» **Short problem**
Write every line of the material out exactly as shown.

= = = = =

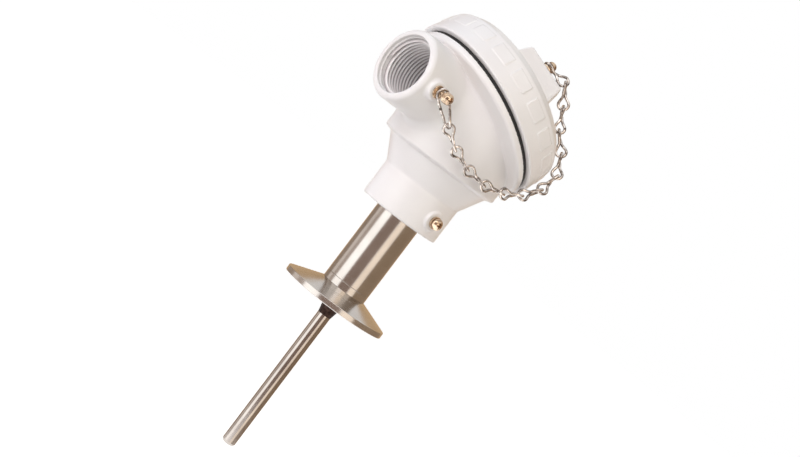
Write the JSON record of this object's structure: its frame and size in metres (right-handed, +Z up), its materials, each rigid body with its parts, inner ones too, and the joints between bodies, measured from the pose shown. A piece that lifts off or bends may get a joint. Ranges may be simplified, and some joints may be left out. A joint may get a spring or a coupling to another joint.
{
  "type": "rtd probe with connection head",
  "caption": "Resistance thermometer probe on a clamp cap, with a pipe nipple and a cast connection head whose tilted screw cover is kept on a chain.",
  "frame": {"origin": "centre of the clamp cap's flat sealing face, on the probe axis", "axes": "+Z up the probe axis from the clamp face to the head, -X out of the conduit mouth, -Y the side of the head with the chain"},
  "size_m": [0.0908, 0.0818, 0.217],
  "materials": {
    "stainless": "fine turned and brushed",
    "weld": "dull, heat tinted",
    "ceramic": "glazed ceramic",
    "powder": "packed mineral powder",
    "seal": "potting resin",
    "paint": "satin epoxy paint on cast aluminium",
    "screws": "nickel plated",
    "terminals": "bright",
    "lead_red": "plastic covered wire",
    "lead_white": "plastic covered wire",
    "ground": "green passivated",
    "gasket": "matt black",
    "chain": "nickel plated wire"
  },
  "bodies": {
    "probe_and_head": {"clamp_cap": "stainless", "sheath": "stainless", "tip_plug": "stainless", "weld_cone": "weld", "sensing_element": "ceramic", "insulation": "powder", "end_seal": "seal", "nipple": "stainless", "housing": "paint", "set_screw": "screws", "terminal_block": "ceramic", "terminal_1": "terminals", "terminal_2": "terminals", "terminal_3": "terminals", "terminal_screws": "terminals", "block_screws": "screws", "lead_wire_1": "lead_red", "lead_wire_2": "lead_red", "lead_wire_3": "lead_white", "ground_screw": "ground", "cover_gasket": "gasket", "chain_screw": "screws"},
    "cover_lift": {"cover_link": "chain"},
    "cover": {"cover": "paint", "cover_screw": "screws"},
    "chain_housing_end": {"housing_link": "chain", "chain_left": "chain"},
    "chain_cover_end": {"chain_right": "chain"}
  },
  "joints": [
    {"name": "cover_rise", "type": "slide", "parent": "probe_and_head", "child": "cover_lift", "axis": [0.515, 0, 0.8572], "range_m": [0, 0.0061]},
    {"name": "cover_turn", "type": "hinge", "parent": "cover_lift", "child": "cover", "pos_m": [-0.003, 0, 0.1019], "axis": [0.515, 0, 0.8572], "range_deg": [0, 1080]},
    {"name": "chain_housing_swing", "type": "hinge", "parent": "probe_and_head", "child": "chain_housing_end", "pos_m": [-0.0425, -0.0215, 0.0993], "axis": [-0.3053, -0.9067, -0.2909], "range_deg": [0, 7.3]},
    {"name": "chain_cover_swing", "type": "hinge", "parent": "cover_lift", "child": "chain_cover_end", "pos_m": [0.02255, -0.00876, 0.13467], "axis": [-0.5154, 0.7991, 0.3096], "range_deg": [0, 5.3]}
  ],
  "couplings": [
    {"joint": "cover_rise", "follows": "cover_turn", "m_per_rad": 0.00031831},
    {"joint": "chain_housing_swing", "follows": "cover_turn", "ratio": 0.0066058},
    {"joint": "chain_cover_swing", "follows": "cover_turn", "ratio": 0.0047735}
  ]
}
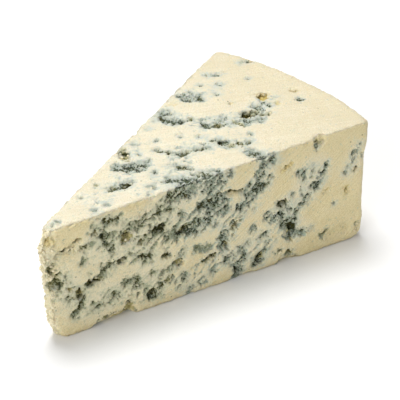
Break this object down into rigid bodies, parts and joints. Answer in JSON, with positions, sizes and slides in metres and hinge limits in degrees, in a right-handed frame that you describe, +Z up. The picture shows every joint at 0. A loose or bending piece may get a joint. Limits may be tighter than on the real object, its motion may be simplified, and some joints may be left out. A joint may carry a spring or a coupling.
{
  "type": "blue cheese wedge",
  "caption": "Wedge of blue-veined cheese cut from a flat round wheel, with a blunt tip, broken pits in its cut faces and a curved rind.",
  "frame": {"origin": "under the middle of the wedge's bounding box, on the surface that it lies on", "axes": "+X from the tip to the rind, along the wedge's longest side; +Z up, out of the veined upper face"},
  "size_m": [0.1066, 0.06, 0.0405],
  "materials": {
    "paste": "cream-coloured cheese, dull and slightly moist, marbled with blue-green mould, with a pale dry rind on its curved side",
    "mould": "dark blue-green mould grains in the pits and veins",
    "crumb": "loose cream-coloured crumbs of the same cheese"
  },
  "bodies": {
    "root": {"cheese_wedge": "paste"}
  },
  "joints": []
}
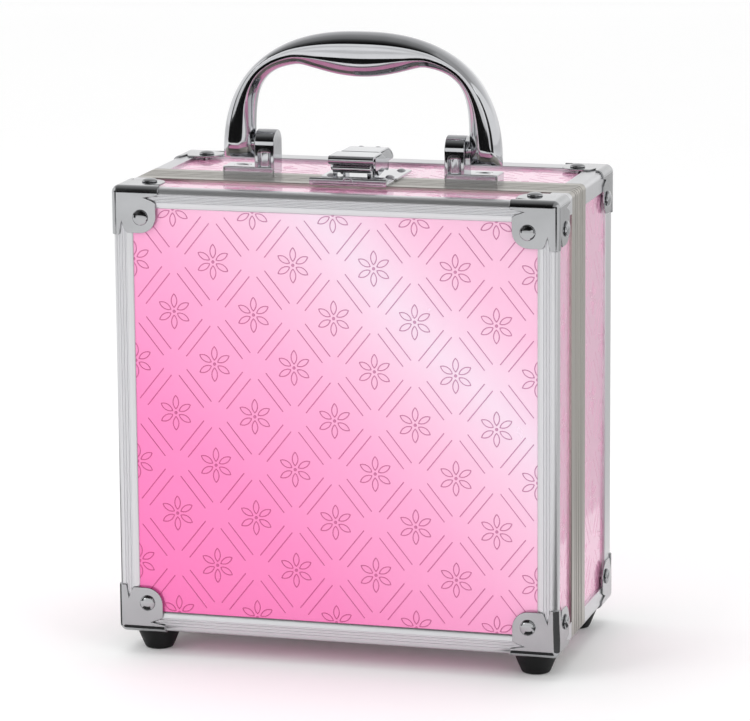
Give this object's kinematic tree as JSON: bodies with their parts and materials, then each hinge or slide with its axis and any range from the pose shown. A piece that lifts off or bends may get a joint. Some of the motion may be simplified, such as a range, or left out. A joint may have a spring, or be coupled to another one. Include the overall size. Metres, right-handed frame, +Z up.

= = = = =

» **Exercise response**
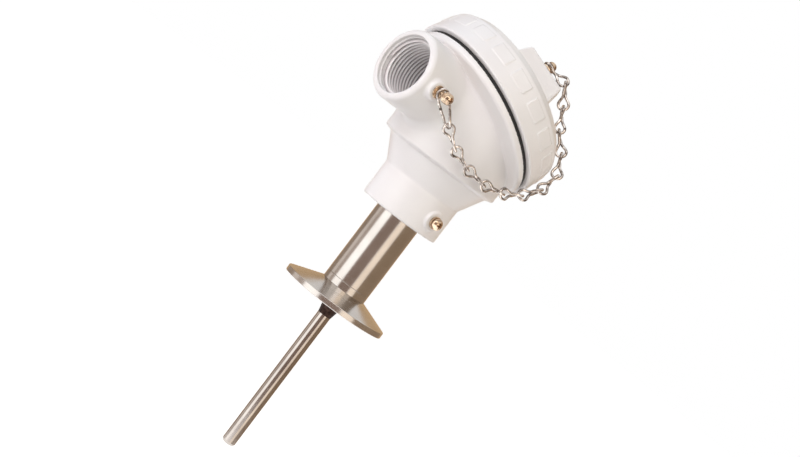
Write the JSON record of this object's structure: its frame and size in metres (right-handed, +Z up), its materials, each rigid body with its parts, inner ones too, and the joints between bodies, measured from the pose shown. A piece that lifts off or bends may get a joint. Ranges may be simplified, and some joints may be left out. A joint may get a spring or a coupling to another joint.
{
  "type": "rtd probe with connection head",
  "caption": "Resistance thermometer probe on a clamp cap, with a pipe nipple and a cast connection head whose tilted screw cover is kept on a chain.",
  "frame": {"origin": "centre of the clamp cap's flat sealing face, on the probe axis", "axes": "+Z up the probe axis from the clamp face to the head, -X out of the conduit mouth, -Y the side of the head with the chain"},
  "size_m": [0.0908, 0.0818, 0.217],
  "materials": {
    "stainless": "fine turned and brushed",
    "weld": "dull, heat tinted",
    "ceramic": "glazed ceramic",
    "powder": "packed mineral powder",
    "seal": "potting resin",
    "paint": "satin epoxy paint on cast aluminium",
    "screws": "nickel plated",
    "terminals": "bright",
    "lead_red": "plastic covered wire",
    "lead_white": "plastic covered wire",
    "ground": "green passivated",
    "gasket": "matt black",
    "chain": "nickel plated wire"
  },
  "bodies": {
    "probe_and_head": {"clamp_cap": "stainless", "sheath": "stainless", "tip_plug": "stainless", "weld_cone": "weld", "sensing_element": "ceramic", "insulation": "powder", "end_seal": "seal", "nipple": "stainless", "housing": "paint", "set_screw": "screws", "terminal_block": "ceramic", "terminal_1": "terminals", "terminal_2": "terminals", "terminal_3": "terminals", "terminal_screws": "terminals", "block_screws": "screws", "lead_wire_1": "lead_red", "lead_wire_2": "lead_red", "lead_wire_3": "lead_white", "ground_screw": "ground", "cover_gasket": "gasket", "chain_screw": "screws"},
    "cover_lift": {"cover_link": "chain"},
    "cover": {"cover": "paint", "cover_screw": "screws"},
    "chain_housing_end": {"housing_link": "chain", "chain_left": "chain"},
    "chain_cover_end": {"chain_right": "chain"}
  },
  "joints": [
    {"name": "cover_rise", "type": "slide", "parent": "probe_and_head", "child": "cover_lift", "axis": [0.515, 0, 0.8572], "range_m": [0, 0.0061]},
    {"name": "cover_turn", "type": "hinge", "parent": "cover_lift", "child": "cover", "pos_m": [-0.003, 0, 0.1019], "axis": [0.515, 0, 0.8572], "range_deg": [0, 1080]},
    {"name": "chain_housing_swing", "type": "hinge", "parent": "probe_and_head", "child": "chain_housing_end", "pos_m": [-0.0425, -0.0215, 0.0993], "axis": [-0.3053, -0.9067, -0.2909], "range_deg": [0, 7.3]},
    {"name": "chain_cover_swing", "type": "hinge", "parent": "cover_lift", "child": "chain_cover_end", "pos_m": [0.02255, -0.00876, 0.13467], "axis": [-0.5154, 0.7991, 0.3096], "range_deg": [0, 5.3]}
  ],
  "couplings": [
    {"joint": "cover_rise", "follows": "cover_turn", "m_per_rad": 0.00031831},
    {"joint": "chain_housing_swing", "follows": "cover_turn", "ratio": 0.0066058},
    {"joint": "chain_cover_swing", "follows": "cover_turn", "ratio": 0.0047735}
  ]
}
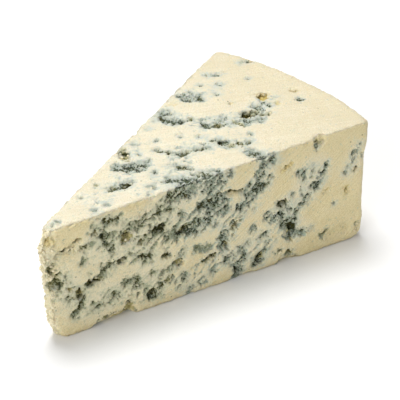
Break this object down into rigid bodies, parts and joints. Answer in JSON, with positions, sizes and slides in metres and hinge limits in degrees, in a right-handed frame that you describe, +Z up. The picture shows every joint at 0. A loose or bending piece may get a joint. Limits may be tighter than on the real object, its motion may be simplified, and some joints may be left out. A joint may carry a spring or a coupling.
{
  "type": "blue cheese wedge",
  "caption": "Wedge of blue-veined cheese cut from a flat round wheel, with a blunt tip, broken pits in its cut faces and a curved rind.",
  "frame": {"origin": "under the middle of the wedge's bounding box, on the surface that it lies on", "axes": "+X from the tip to the rind, along the wedge's longest side; +Z up, out of the veined upper face"},
  "size_m": [0.1066, 0.06, 0.0405],
  "materials": {
    "paste": "cream-coloured cheese, dull and slightly moist, marbled with blue-green mould, with a pale dry rind on its curved side",
    "mould": "dark blue-green mould grains in the pits and veins",
    "crumb": "loose cream-coloured crumbs of the same cheese"
  },
  "bodies": {
    "root": {"cheese_wedge": "paste"}
  },
  "joints": []
}
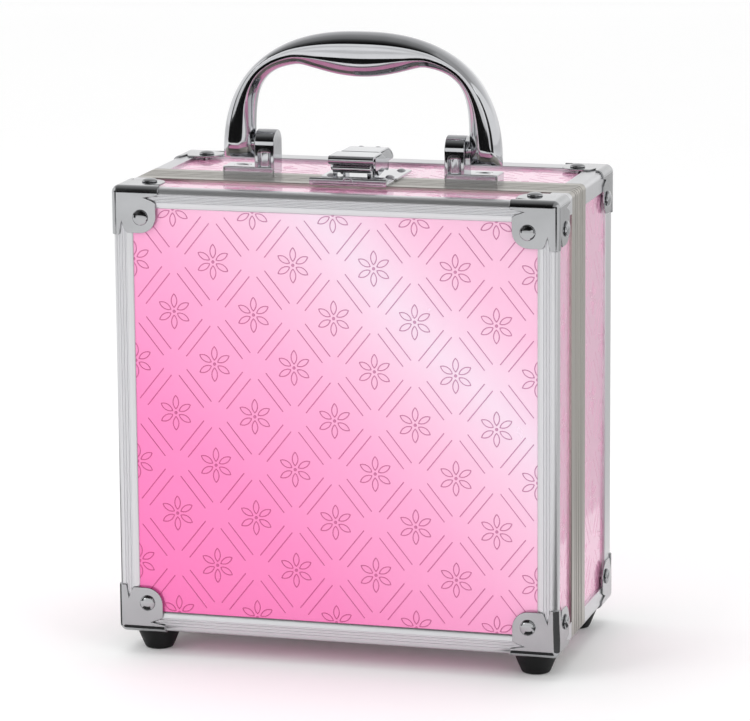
Give this object's kinematic tree as JSON: bodies with their parts and materials, then each hinge or slide with its axis and any range from the pose shown. A piece that lifts off or bends may get a joint. Some of the motion may be simplified, such as a range, or left out. A joint may have a spring, or be coupled to another one. Include the overall size. Metres, right-handed frame, +Z up.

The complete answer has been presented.